### WRITTEN EXERCISE
Below is a listing; restate from it, character for character, the lines beginning at the line holding "before = set(bpy.data.objects)" and ending at the line holding "on one body", both included.
------ SUPPLIED INFORMATION
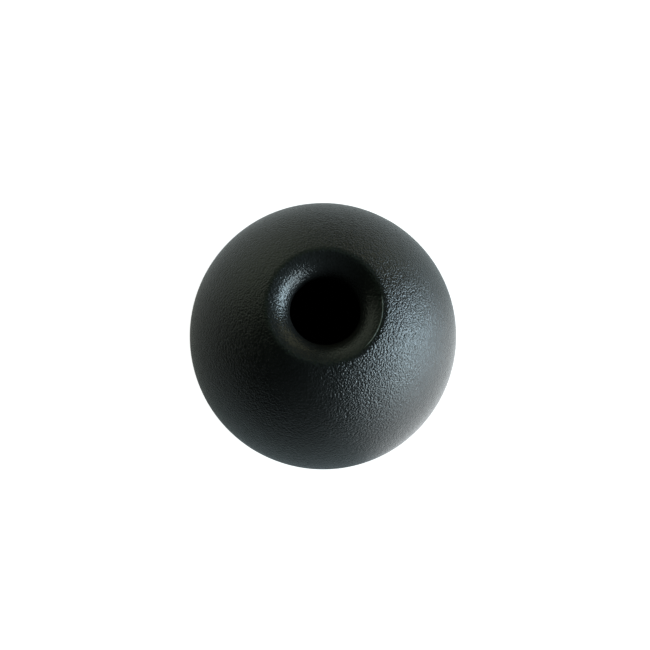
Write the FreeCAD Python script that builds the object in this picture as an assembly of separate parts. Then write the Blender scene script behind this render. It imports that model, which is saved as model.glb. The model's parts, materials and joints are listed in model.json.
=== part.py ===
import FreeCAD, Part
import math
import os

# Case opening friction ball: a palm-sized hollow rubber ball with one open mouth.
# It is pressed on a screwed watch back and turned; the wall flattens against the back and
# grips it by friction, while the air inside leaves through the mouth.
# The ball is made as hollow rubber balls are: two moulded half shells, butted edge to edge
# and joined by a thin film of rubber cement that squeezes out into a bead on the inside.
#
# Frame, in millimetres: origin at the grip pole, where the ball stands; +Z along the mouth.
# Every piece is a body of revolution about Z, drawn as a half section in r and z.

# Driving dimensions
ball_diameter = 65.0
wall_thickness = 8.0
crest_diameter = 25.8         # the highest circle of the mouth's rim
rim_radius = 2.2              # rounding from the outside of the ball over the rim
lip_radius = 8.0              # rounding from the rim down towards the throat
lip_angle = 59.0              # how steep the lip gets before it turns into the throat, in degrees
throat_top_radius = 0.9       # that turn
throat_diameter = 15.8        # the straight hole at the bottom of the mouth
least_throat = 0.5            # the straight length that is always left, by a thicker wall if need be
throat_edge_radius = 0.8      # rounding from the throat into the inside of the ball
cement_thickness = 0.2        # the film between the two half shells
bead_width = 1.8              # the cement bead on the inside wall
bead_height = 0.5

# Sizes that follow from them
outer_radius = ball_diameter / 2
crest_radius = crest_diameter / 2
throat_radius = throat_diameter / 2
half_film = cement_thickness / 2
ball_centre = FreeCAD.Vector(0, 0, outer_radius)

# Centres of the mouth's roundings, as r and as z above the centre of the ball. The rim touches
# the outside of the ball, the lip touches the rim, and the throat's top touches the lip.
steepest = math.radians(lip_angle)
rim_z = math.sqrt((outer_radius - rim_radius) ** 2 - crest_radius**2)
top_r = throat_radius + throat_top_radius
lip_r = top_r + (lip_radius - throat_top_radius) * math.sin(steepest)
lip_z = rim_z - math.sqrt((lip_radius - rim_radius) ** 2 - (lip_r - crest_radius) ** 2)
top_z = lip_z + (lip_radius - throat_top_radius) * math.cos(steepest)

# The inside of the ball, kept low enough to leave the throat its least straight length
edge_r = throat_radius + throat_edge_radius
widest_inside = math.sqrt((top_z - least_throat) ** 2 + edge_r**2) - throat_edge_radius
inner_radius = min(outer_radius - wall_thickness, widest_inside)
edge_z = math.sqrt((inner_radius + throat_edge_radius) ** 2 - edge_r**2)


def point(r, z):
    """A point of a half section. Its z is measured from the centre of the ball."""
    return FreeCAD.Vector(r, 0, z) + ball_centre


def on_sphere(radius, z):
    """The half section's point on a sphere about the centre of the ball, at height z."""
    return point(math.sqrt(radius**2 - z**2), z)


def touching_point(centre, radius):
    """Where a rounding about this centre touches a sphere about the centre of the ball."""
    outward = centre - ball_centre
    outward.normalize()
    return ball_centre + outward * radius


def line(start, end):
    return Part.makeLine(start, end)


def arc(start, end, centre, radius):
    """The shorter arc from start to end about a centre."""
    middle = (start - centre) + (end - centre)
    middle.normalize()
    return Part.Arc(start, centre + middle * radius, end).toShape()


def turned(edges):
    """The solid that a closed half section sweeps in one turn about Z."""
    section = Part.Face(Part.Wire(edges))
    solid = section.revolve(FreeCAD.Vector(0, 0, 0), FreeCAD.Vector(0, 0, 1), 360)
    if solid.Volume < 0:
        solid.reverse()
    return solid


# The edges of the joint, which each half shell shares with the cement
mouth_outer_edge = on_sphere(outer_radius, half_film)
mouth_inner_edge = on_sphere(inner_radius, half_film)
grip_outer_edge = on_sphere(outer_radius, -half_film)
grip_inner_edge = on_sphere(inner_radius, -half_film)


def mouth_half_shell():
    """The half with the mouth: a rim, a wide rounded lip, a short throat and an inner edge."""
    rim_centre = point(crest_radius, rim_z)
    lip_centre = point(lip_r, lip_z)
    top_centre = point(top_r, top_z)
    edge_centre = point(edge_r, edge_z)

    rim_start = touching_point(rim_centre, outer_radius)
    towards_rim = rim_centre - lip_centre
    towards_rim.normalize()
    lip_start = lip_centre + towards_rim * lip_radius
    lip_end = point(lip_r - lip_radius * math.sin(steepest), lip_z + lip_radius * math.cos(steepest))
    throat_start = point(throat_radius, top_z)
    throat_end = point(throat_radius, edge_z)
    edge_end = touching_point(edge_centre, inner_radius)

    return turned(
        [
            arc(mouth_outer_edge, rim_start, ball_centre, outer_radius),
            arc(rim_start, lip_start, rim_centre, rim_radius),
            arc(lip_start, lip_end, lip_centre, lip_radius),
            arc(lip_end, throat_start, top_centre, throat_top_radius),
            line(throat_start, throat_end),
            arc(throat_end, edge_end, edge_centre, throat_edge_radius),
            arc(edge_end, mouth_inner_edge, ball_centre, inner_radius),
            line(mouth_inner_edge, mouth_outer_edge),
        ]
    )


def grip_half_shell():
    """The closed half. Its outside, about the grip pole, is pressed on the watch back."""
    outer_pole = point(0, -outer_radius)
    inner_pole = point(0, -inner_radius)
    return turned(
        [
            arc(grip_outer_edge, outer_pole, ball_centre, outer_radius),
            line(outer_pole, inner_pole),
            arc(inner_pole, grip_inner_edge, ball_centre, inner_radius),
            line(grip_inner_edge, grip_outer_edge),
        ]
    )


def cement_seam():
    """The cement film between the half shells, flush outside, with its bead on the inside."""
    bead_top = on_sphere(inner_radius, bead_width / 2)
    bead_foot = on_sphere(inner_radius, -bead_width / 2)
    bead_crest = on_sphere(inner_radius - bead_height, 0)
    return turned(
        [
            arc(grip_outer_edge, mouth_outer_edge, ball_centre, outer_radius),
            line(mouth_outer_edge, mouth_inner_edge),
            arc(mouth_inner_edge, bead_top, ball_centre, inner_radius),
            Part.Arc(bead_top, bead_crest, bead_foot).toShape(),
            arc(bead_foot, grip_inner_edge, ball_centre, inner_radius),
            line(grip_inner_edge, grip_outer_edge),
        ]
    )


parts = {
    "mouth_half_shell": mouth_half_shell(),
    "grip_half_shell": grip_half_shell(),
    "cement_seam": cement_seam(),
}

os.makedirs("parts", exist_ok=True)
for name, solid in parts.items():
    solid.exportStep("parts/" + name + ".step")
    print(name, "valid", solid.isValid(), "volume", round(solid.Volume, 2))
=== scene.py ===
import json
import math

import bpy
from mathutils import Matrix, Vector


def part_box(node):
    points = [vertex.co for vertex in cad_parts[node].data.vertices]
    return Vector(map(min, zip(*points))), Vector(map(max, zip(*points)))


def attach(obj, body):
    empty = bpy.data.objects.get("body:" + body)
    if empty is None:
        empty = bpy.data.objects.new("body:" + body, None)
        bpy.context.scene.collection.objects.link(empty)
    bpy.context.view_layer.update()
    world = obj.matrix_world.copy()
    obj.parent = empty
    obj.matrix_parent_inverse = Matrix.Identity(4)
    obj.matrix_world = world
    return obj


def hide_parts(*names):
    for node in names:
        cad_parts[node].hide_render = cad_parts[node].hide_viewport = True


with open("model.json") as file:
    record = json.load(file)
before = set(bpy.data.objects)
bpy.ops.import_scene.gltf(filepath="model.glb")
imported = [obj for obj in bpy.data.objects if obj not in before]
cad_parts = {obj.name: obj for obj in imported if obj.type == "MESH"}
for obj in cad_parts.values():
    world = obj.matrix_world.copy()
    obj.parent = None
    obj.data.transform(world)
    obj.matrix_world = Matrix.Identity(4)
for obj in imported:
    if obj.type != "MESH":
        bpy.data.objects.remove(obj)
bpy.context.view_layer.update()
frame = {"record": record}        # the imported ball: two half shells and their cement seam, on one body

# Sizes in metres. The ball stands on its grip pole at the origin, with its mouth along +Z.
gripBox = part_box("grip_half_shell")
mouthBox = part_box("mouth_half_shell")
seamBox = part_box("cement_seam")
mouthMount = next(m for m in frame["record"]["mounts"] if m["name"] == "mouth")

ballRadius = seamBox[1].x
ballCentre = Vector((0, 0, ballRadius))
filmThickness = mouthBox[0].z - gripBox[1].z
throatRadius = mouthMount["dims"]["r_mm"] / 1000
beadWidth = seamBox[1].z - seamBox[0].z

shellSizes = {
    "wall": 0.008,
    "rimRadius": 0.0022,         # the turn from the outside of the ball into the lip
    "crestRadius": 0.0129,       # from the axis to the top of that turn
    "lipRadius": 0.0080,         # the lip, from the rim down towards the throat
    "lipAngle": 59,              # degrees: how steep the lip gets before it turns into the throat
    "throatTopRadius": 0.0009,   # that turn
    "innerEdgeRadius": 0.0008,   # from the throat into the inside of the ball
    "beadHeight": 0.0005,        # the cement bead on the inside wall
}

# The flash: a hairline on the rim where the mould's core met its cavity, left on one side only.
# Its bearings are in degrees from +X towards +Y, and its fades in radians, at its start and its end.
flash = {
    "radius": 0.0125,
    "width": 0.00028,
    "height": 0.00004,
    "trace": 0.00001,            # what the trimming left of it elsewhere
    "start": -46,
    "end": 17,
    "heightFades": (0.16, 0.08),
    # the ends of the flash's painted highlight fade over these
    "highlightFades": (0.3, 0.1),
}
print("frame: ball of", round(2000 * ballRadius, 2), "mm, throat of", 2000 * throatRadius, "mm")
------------
### SOLVED EXERCISE
before = set(bpy.data.objects)
bpy.ops.import_scene.gltf(filepath="model.glb")
imported = [obj for obj in bpy.data.objects if obj not in before]
cad_parts = {obj.name: obj for obj in imported if obj.type == "MESH"}
for obj in cad_parts.values():
    world = obj.matrix_world.copy()
    obj.parent = None
    obj.data.transform(world)
    obj.matrix_world = Matrix.Identity(4)
for obj in imported:
    if obj.type != "MESH":
        bpy.data.objects.remove(obj)
bpy.context.view_layer.update()
frame = {"record": record}        # the imported ball: two half shells and their cement seam, on one body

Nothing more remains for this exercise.